CamCloneMaster: Enabling Reference-based Camera Control for Video Generation
Yawen Luo, Jianhong Bai, Xiaoyu Shi, Menghan Xia, Xintao Wang, Pengfei Wan, Di Zhang, Kun Gai, Tianfan Xue
TL;DR
CamCloneMaster introduces a reference-based, parameter-free approach to cloning camera motion from reference videos, unifying image-to-video and video-to-video generation within a single diffusion-based model. It uses a simple token-concatenation mechanism to inject camera-motion and content conditioning directly into the latent diffusion process, and finetunes only 3D spatio-temporal attention layers to preserve generative capabilities. A large Unreal Engine 5–based Camera Clone Dataset supports learning diverse camera trajectories and dynamic scenes, enabling state-of-the-art performance on both I2V and V2V tasks as demonstrated by quantitative metrics and user studies. The work offers a practical, intuitive tool for cinematographers and content creators, with the dataset and method facilitating future research in camera-controlled video synthesis.
Abstract
Camera control is crucial for generating expressive and cinematic videos. Existing methods rely on explicit sequences of camera parameters as control conditions, which can be cumbersome for users to construct, particularly for intricate camera movements. To provide a more intuitive camera control method, we propose CamCloneMaster, a framework that enables users to replicate camera movements from reference videos without requiring camera parameters or test-time fine-tuning.

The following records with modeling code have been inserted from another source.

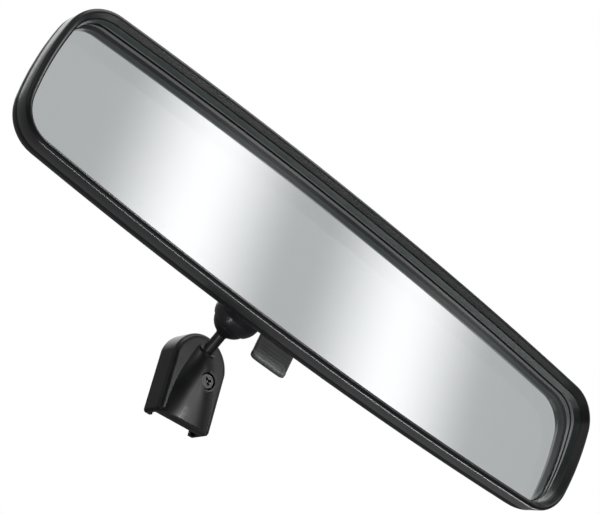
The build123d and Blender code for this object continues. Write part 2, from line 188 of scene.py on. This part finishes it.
finishes = {
    "shoe_black": solid_finish("shoe coating", (0.017, 0.0175, 0.019), 0.36, 0.07, grain_mm=0.7, grain=0.22,
                               coat=0.15),
    "arm_black": solid_finish("arm enamel", (0.012, 0.012, 0.014), 0.38, 0.05, grain_mm=0.6, grain=0.06,
                              coat=0.1),
    "acetal": solid_finish("acetal", (0.72, 0.71, 0.66), 0.45),
    "pressed_steel": solid_finish("zinc plate", (0.5, 0.5, 0.49), 0.34, 0.1, metal=1.0, grain_mm=0.4),
    "cap_black": solid_finish("cap nylon", (0.02, 0.02, 0.022), 0.32, 0.05, grain_mm=0.5, grain=0.1,
                              coat=0.2),
    "screw_steel": solid_finish("black screw", (0.1, 0.1, 0.1), 0.36, 0.12, metal=0.9, grain_mm=0.3,
                                grain=0.2),
    "stop_rubber": solid_finish("stop rubber", (0.03, 0.03, 0.03), 0.75, sheen=0.1),
    "bezel_black": solid_finish("bezel black", (0.014, 0.015, 0.0155), 0.3, 0.03, grain_mm=0.9, grain=0.002,
                                coat=0.3),
    "shell_black": solid_finish("shell black", (0.02, 0.02, 0.022), 0.42, 0.06, grain_mm=0.55, grain=0.5),
    "inner_plastic": solid_finish("inner nylon", (0.05, 0.05, 0.055), 0.5),
    "lever_grey": solid_finish("lever grey", (0.05, 0.051, 0.053), 0.4, 0.06, grain_mm=0.45, grain=0.08,
                               sheen=0.1),
    "clear_glass": clear_glass("clear glass"),
    "silvering": silvered("silvering"),
    "foam": solid_finish("foam", (0.12, 0.12, 0.12), 0.9, grain_mm=0.6, grain=0.8),
}
# Painted shade: near-black for thin rings set in the seam, at the arm's neck and round the screw, where
# shade falls.
groove_painted_shade = solid_finish("groove", (0.004, 0.004, 0.004), 0.7)
# Painted highlight: a lighter copy of the lever grey for the lever's lower lip, standing in for light
# falling on it from below.
lever_lit_lip = solid_finish("lever lip painted highlight", (0.11, 0.112, 0.115), 0.42, 0.06, grain_mm=0.45, grain=0.2)
# Painted reflection: a greenish tint on the bezel's inner wall stands in for the glass edge reflected in
# it.
inner_wall_painted_reflection = solid_finish("bezel inner wall painted reflection", (0.03, 0.048, 0.04), 0.3, 0.04, grain_mm=0.9, grain=0.004,
                          coat=0.3)

slot_of = {item["node"]: item["material_slot"] for item in frame["record"]["subparts"]}
for node_name, item in frame["nodes"].items():
    item.data.materials.clear()
    item.data.materials.append(finishes[slot_of[node_name]])

# The silver stands a hair behind the glass, so that both surfaces are seen cleanly.
film = frame["nodes"]["silver_coating"].modifiers.new("hair gap", "DISPLACE")
film.strength = -0.00002
film.mid_level = 0.0


# ---------------------------------------------------------------- mesh building
def piece(name, points, faces, material, body, slot, smooth=True, crease=35):
    mesh = bpy.data.meshes.new(name)
    mesh.from_pydata([tuple(point) for point in points], [], faces)
    mesh.materials.append(material)
    made = bpy.data.objects.new(name, mesh)
    bpy.context.scene.collection.objects.link(made)
    if smooth:
        mesh.shade_smooth()
        mesh.set_sharp_from_angle(angle=crease * pi / 180)
    if body:
        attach(made, body)
    return made


def skin(rings, closed=True, capped=False):
    """Points and faces of a skin over rings of equal length; closed joins the last ring to the first."""
    count = len(rings[0])
    points = [point for ring in rings for point in ring]
    faces = []
    for row in range(len(rings) if closed else len(rings) - 1):
        here, there = row * count, (row + 1) % len(rings) * count
        for step in range(count):
            after = (step + 1) % count
            faces.append((here + step, here + after, there + after, there + step))
    if capped:
        faces.append(tuple(reversed(range(count))))
        faces.append(tuple(range((len(rings) - 1) * count, len(rings) * count)))
    return points, faces


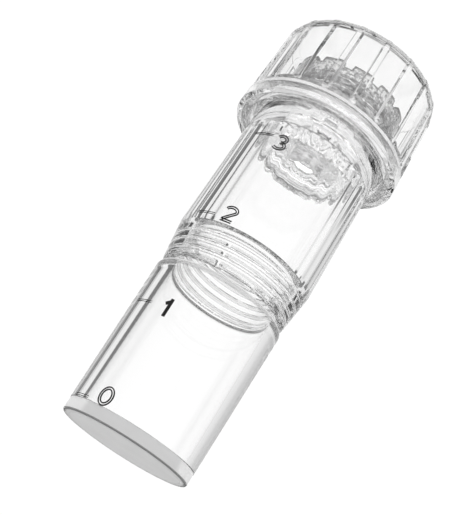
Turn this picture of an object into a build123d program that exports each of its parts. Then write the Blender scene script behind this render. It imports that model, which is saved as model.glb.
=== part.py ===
from build123d import *
import os
from math import cos, pi, radians, sin, sqrt

# Serum applicator bottle with a micro-needle head, millimetres, standing on its base.
# Z runs up the bottle, the origin is the centre of the bottom face, and -Y is the
# side that faces a reader of the scale.

# ---- driving dimensions: lower container -------------------------------------
BASE_STEP = 0.05
BASE_THICKNESS = 1.29
BASE_CHAMFER = 0.2
BODY_FOOT_RADIUS = 6.75
BODY_SHOULDER_RADIUS = 7.06
SHOULDER_Z = 17.08
SHOULDER_ROUND = 0.55
NECK_LENGTH = 4.21

# ---- driving dimensions: scale -----------------------------------------------
MARK_VOLUME = 1000.0
MARK_SPACING = 10.3
ZERO_MARK_Z = 1.52
TICK_LINE = 0.22
TICK_LENGTH = 2.34
MARK_RELIEF = 0.06
NUMERAL_HEIGHT = 1.87
NUMERAL_WIDTH = 1.52
NUMERAL_STROKE = 0.33
TICK_AZIMUTHS = (-59.0, -57.0, -48.0, -44.0)
NUMERAL_AZIMUTHS = (-34.0, -31.5, -28.0, -26.0)
NUMERAL_LIFTS = (0.7, 0.0, 0.43, -0.58)

# ---- driving dimensions: thread between container and barrel -----------------
JOINT_PITCH = 0.975
JOINT_MINOR_RADIUS = 5.97
JOINT_THREAD_HEIGHT = 0.31
JOINT_THREAD_TURNS = 3.6
JOINT_ROOT_WIDTH = 0.39
JOINT_CREST_WIDTH = 0.2
JOINT_RUN_IN = 0.23
VENT_SLOT_WIDTH = 0.39
VENT_SLOT_AZIMUTH = -18.4

# ---- driving dimensions: upper barrel ----------------------------------------
LIP_WALL = 0.5
LIP_ROUND = 0.35
LIP_GAP = 0.39
GASKET_SPACE = 0.55
BARREL_LENGTH = 16.22
BARREL_TOP_RADIUS = 7.33
BARREL_TAPER = 0.18
BORE_FLUTES = 28
BEAD_STEP = 0.37
BEAD_HEIGHT = 0.94
BEAD_ROUND = 0.24
HEAD_BORE_RADIUS = 4.45
HEAD_BORE_DEPTH = 2.89
CAP_NECK_LENGTH = 4.37

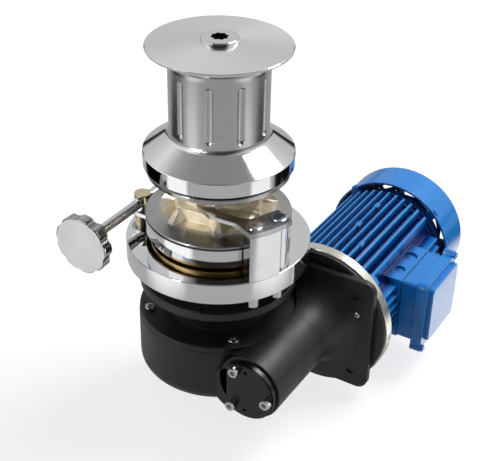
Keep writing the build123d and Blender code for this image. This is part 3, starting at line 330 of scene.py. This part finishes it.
def edgeRoundingAndHighlight(tree, roundness, start, full):
    # a normal that rounds the edges off, and a mask that is full on them, for painting highlights along the edges
    rounded = addNode(tree, "ShaderNodeBevel", {"Radius": roundness}, samples=6).outputs[0]
    facing = addNode(tree, "ShaderNodeNewGeometry").outputs["Normal"]
    bend = addNode(tree, "ShaderNodeVectorMath", {0: rounded, 1: facing}, operation="DOT_PRODUCT").outputs["Value"]
    edge = addNode(tree, "ShaderNodeMapRange", {0: bend, 1: start, 2: full, 3: 0.0, 4: 1.0}).outputs[0]
    return rounded, edge


turnedLook = {
    "dulling": (0.35, 0.72),    # noise levels between which the sheen goes from clear to dull
    "darkening": (0.3, 0.75),
    "darkest": 0.9,             # share of the colour that is left where the haze is full
    "leastRough": 0.02,
    "ringStrength": 0.4,
}


def turnedMetal(name, color, rough, spread, axis=spindleAxis, along=2, ringDepth=0.000012, setup=turnedLook):
    # fine tool rings round the axis, with haze and handling marks that dull the sheen in places
    material, tree, place = newFinish(name)
    rings = toolRings(tree, *radiusAndReach(tree, place, axis, along), "toolRings")
    haze = addNode(tree, "ShaderNodeTexNoise",
                   {"Vector": place, "Scale": patterns["handlingHaze"], "Detail": 2.0}).outputs[0]
    cloud = addNode(tree, "ShaderNodeMapRange",
                    {0: haze, 1: setup["dulling"][0], 2: setup["dulling"][1],
                     3: max(rough - spread, setup["leastRough"]), 4: rough + spread}).outputs[0]
    tone = addNode(tree, "ShaderNodeMapRange",
                   {0: haze, 1: setup["darkening"][0], 2: setup["darkening"][1], 3: 1.0,
                    4: setup["darkest"]}).outputs[0]
    tint = addNode(tree, "ShaderNodeVectorMath", {0: hexColor(color)[:3], 1: tone}, operation="MULTIPLY").outputs[0]
    lines = addNode(tree, "ShaderNodeBump",
                    {"Height": rings, "Strength": setup["ringStrength"], "Distance": ringDepth}).outputs[0]
    closeFinish(tree, {"Base Color": tint, "Metallic": 1.0, "Roughness": cloud, "Normal": lines})
    return material


chromeLook = {
    "dulling": (0.35, 0.72),
    "waveStrength": 0.3,
    "waveDepth": 0.00003,
}


def polishedChrome(name, color, roughLow, roughHigh, setup=chromeLook):
    # bright plate over polished metal: a mirror with faint polishing haze and hairline marks
    material, tree, place = newFinish(name)
    haze = addNode(tree, "ShaderNodeTexNoise",
                   {"Vector": place, "Scale": patterns["chromeHaze"], "Detail": 4.0}).outputs[0]
    rough = addNode(tree, "ShaderNodeMapRange",
                    {0: haze, 1: setup["dulling"][0], 2: setup["dulling"][1], 3: roughLow, 4: roughHigh}).outputs[0]
    waves = addNode(tree, "ShaderNodeTexNoise",
                    {"Vector": place, "Scale": patterns["chromeWaves"], "Detail": 1.0}).outputs[0]
    skin = addNode(tree, "ShaderNodeBump",
                   {"Height": waves, "Strength": setup["waveStrength"], "Distance": setup["waveDepth"]}).outputs[0]
    closeFinish(tree, {"Base Color": hexColor(color), "Metallic": 1.0, "Roughness": rough, "Normal": skin})
    return material


coatingLook = {
    "dustColor": "#8d8a84",
    "speckSize": (0.07, 0.13),  # share of the specks' spacing, solid and faded out
    "scuffing": (0.52, 0.78),   # noise levels between which dust starts to be caught and lies thick
    "sheening": (0.3, 0.7),
    "smoother": 0.07,
    "rougher": 0.09,
    "skinStrength": 0.35,
    "skinDepth": 0.18,          # share of the grain's size
}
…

CamCloneMaster seamlessly supports reference-based camera control for both Image-to-Video and Video-to-Video tasks within a unified framework. Furthermore, we present the Camera Clone Dataset, a large-scale synthetic dataset designed for camera clone learning, encompassing diverse scenes, subjects, and camera movements. Extensive experiments and user studies demonstrate that CamCloneMaster outperforms existing methods in terms of both camera controllability and visual quality.